How does Proof-of-Stake prevent Sybil attacks?
Proof-of-Stake requires validators to lock up a significant amount of cryptocurrency (e.g., 32 ETH on Ethereum) to participate. Creating thousands of fake nodes would require billions of dollars in capital, making large-scale Sybil attacks economically unfeasible for most attackers.
Can Sybil detection compromise user privacy?
Yes, traditional methods like KYC (Know Your Customer) or IP tracking expose personal data. However, new technologies like Zero-Knowledge Proofs allow networks to verify that a user is unique without revealing their identity, balancing security and privacy.
What is the cost of implementing Sybil detection?
Implementation varies. Basic systems take 3-5 weeks of development time. Advanced systems require 8-12 weeks. Infrastructure costs may increase by 30-40%, and transaction latency can rise by 8-12%. However, this prevents millions in potential losses from exploits.
Are there any regulations requiring Sybil detection?
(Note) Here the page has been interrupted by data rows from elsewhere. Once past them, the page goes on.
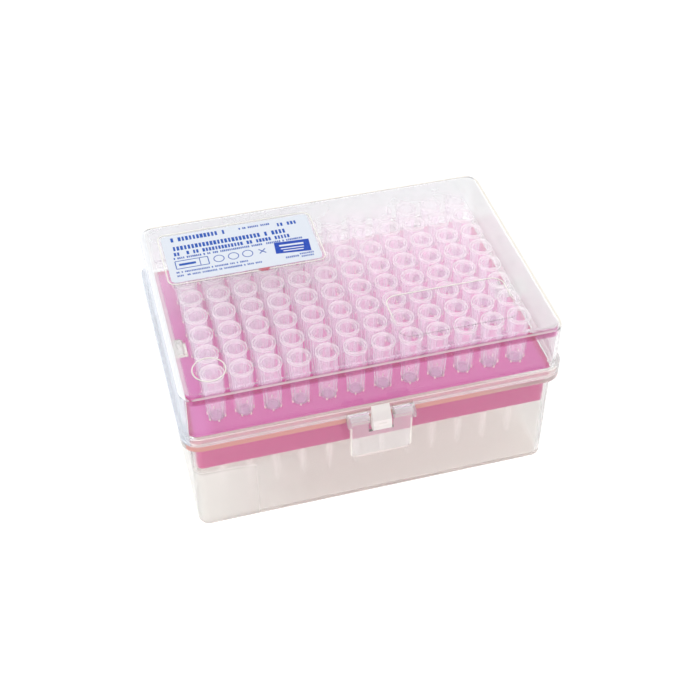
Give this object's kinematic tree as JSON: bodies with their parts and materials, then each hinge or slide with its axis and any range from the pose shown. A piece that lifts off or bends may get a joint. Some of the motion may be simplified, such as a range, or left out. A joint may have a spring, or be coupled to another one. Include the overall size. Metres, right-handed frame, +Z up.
{
  "type": "pipette tip box",
  "caption": "Hinged box of filter pipette tips: frosted base, pink rack with standing tips, clear lid with a swinging front latch and a printed label.",
  "frame": {"origin": "centre of the base's underside, which stands on the table", "axes": "+X along the long side, to the right as seen from the latch; +Y from the latch to the hinges; +Z up"},
  "size_m": [0.1244, 0.0969, 0.0611],
  "materials": {
    "frosted_plastic": "frosted, milky",
    "pink_plastic": "satin",
    "clear_plastic": "clear, polished",
    "label_paper": "smooth sticker",
    "tip_plastic": "natural, translucent",
    "filter_plug": "sintered, porous"
  },
  "bodies": {
    "base": {"base": "frosted_plastic", "rack": "pink_plastic", "tips_row_a": "tip_plastic", "tips_row_b": "tip_plastic", "tips_row_c": "tip_plastic", "tips_row_d": "tip_plastic", "tips_row_e": "tip_plastic", "tips_row_f": "tip_plastic", "tips_row_g": "tip_plastic", "tips_row_h": "tip_plastic", "filters_row_a": "filter_plug", "filters_row_b": "filter_plug", "filters_row_c": "filter_plug", "filters_row_d": "filter_plug", "filters_row_e": "filter_plug", "filters_row_f": "filter_plug", "filters_row_g": "filter_plug", "filters_row_h": "filter_plug"},
    "lid": {"lid": "clear_plastic", "label": "label_paper"},
    "latch": {"latch": "clear_plastic"}
  },
  "joints": [
    {"name": "lid_hinge", "type": "hinge", "parent": "base", "child": "lid", "pos_m": [0, 0.0466, 0.0406], "axis": [-1, 0, 0], "range_deg": [0, 110]},
    {"name": "latch_hinge", "type": "hinge", "parent": "lid", "child": "latch", "pos_m": [0, -0.0458, 0.0405], "axis": [-1, 0, 0], "range_deg": [0, 100]}
  ]
}
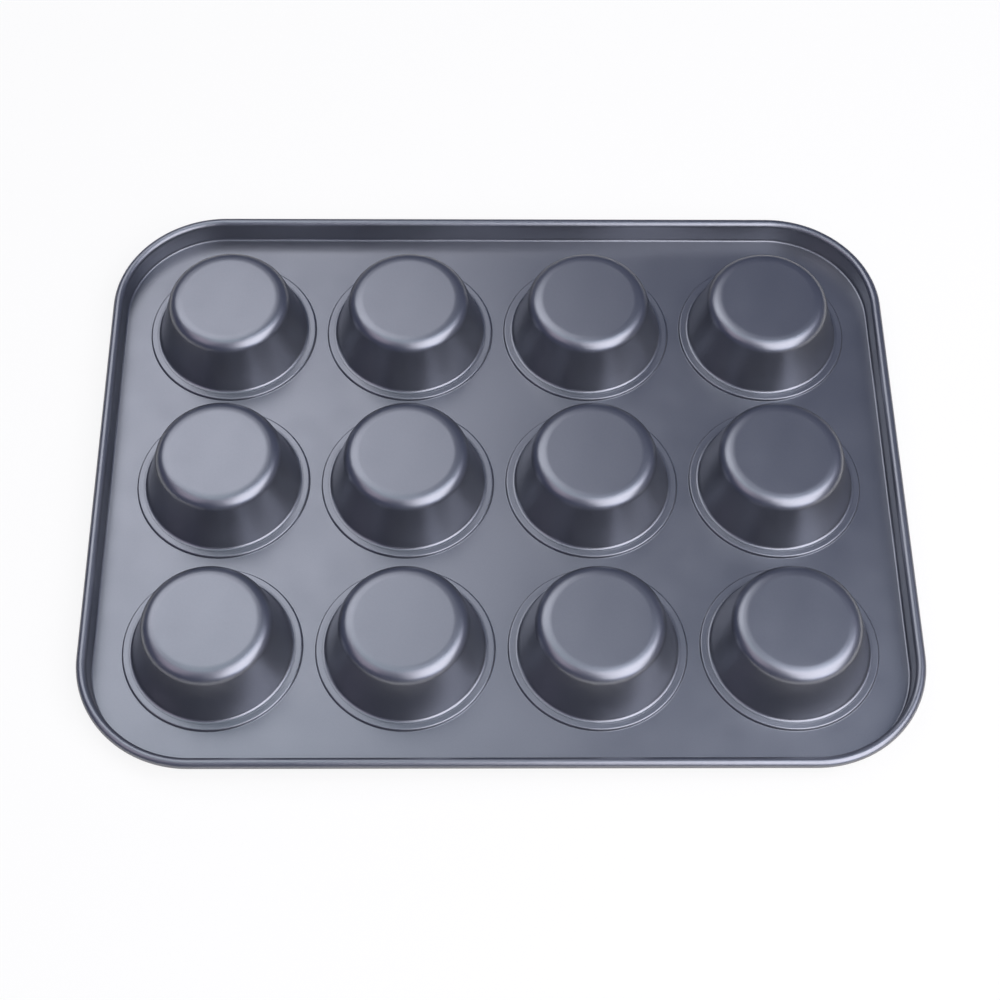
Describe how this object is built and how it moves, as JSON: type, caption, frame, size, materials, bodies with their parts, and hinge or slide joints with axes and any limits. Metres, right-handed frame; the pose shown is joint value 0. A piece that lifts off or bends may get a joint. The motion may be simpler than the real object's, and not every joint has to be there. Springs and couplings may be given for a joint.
{
  "type": "muffin tin",
  "caption": "Muffin tin: a flat deck with a low skirt and a wire-stiffened curled rim, holding rows of round tapered flat-bottomed cups. It lies face down, cup bottoms up.",
  "frame": {"origin": "centre of the tin on the plane of the deck's use side, which the inverted tin rests on", "axes": "+Z from the use side of the deck towards the cups' bottoms, so the tin lies upside down compared with use; +X along the tin's length, from column 1 to column 4; +Y from row 3 to row 1"},
  "size_m": [0.3482, 0.2742, 0.0269],
  "materials": {
    "coated_steel": "satin dark blue-grey non-stick coating on pressed carbon steel",
    "steel_wire": "plain drawn steel wire, closed in by the curl"
  },
  "bodies": {
    "root": {"deck_panel": "coated_steel", "rim_wire": "steel_wire", "cup_r1c1": "coated_steel", "cup_r1c2": "coated_steel", "cup_r1c3": "coated_steel", "cup_r1c4": "coated_steel", "cup_r2c1": "coated_steel", "cup_r2c2": "coated_steel", "cup_r2c3": "coated_steel", "cup_r2c4": "coated_steel", "cup_r3c1": "coated_steel", "cup_r3c2": "coated_steel", "cup_r3c3": "coated_steel", "cup_r3c4": "coated_steel"}
  },
  "joints": []
}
Yes. The EU’s MiCA regulations (effective June 2024) mandate robust Sybil prevention for networks operating in Europe. Additionally, the US SEC’s proposed framework requires industry-standard detection mechanisms by 2026, making it a legal requirement for many public blockchains.
Which blockchain is most vulnerable to Sybil attacks?
Privacy-focused blockchains like Monero are highly vulnerable because they obscure node identities, making it easy for attackers to flood the network with fake nodes. Networks with low entry barriers (like some Layer-2 solutions) are also targets for airdrop farming Sybil attacks.
How accurate are current Sybil detection tools?
Accuracy varies by method. Social graph algorithms achieve ~86% accuracy. Zero-knowledge proof systems can reach 99.2% accuracy. However, false positives remain a challenge, averaging 18.7% across networks, though advanced adaptive systems reduce this to under 5%.
What is "Proof of Personhood"?
Proof of Personhood is a concept where each individual is verified as a unique human, typically through biometrics (like Worldcoin’s Orb) or decentralized identity protocols. It aims to ensure "one person, one vote" without compromising full anonymity.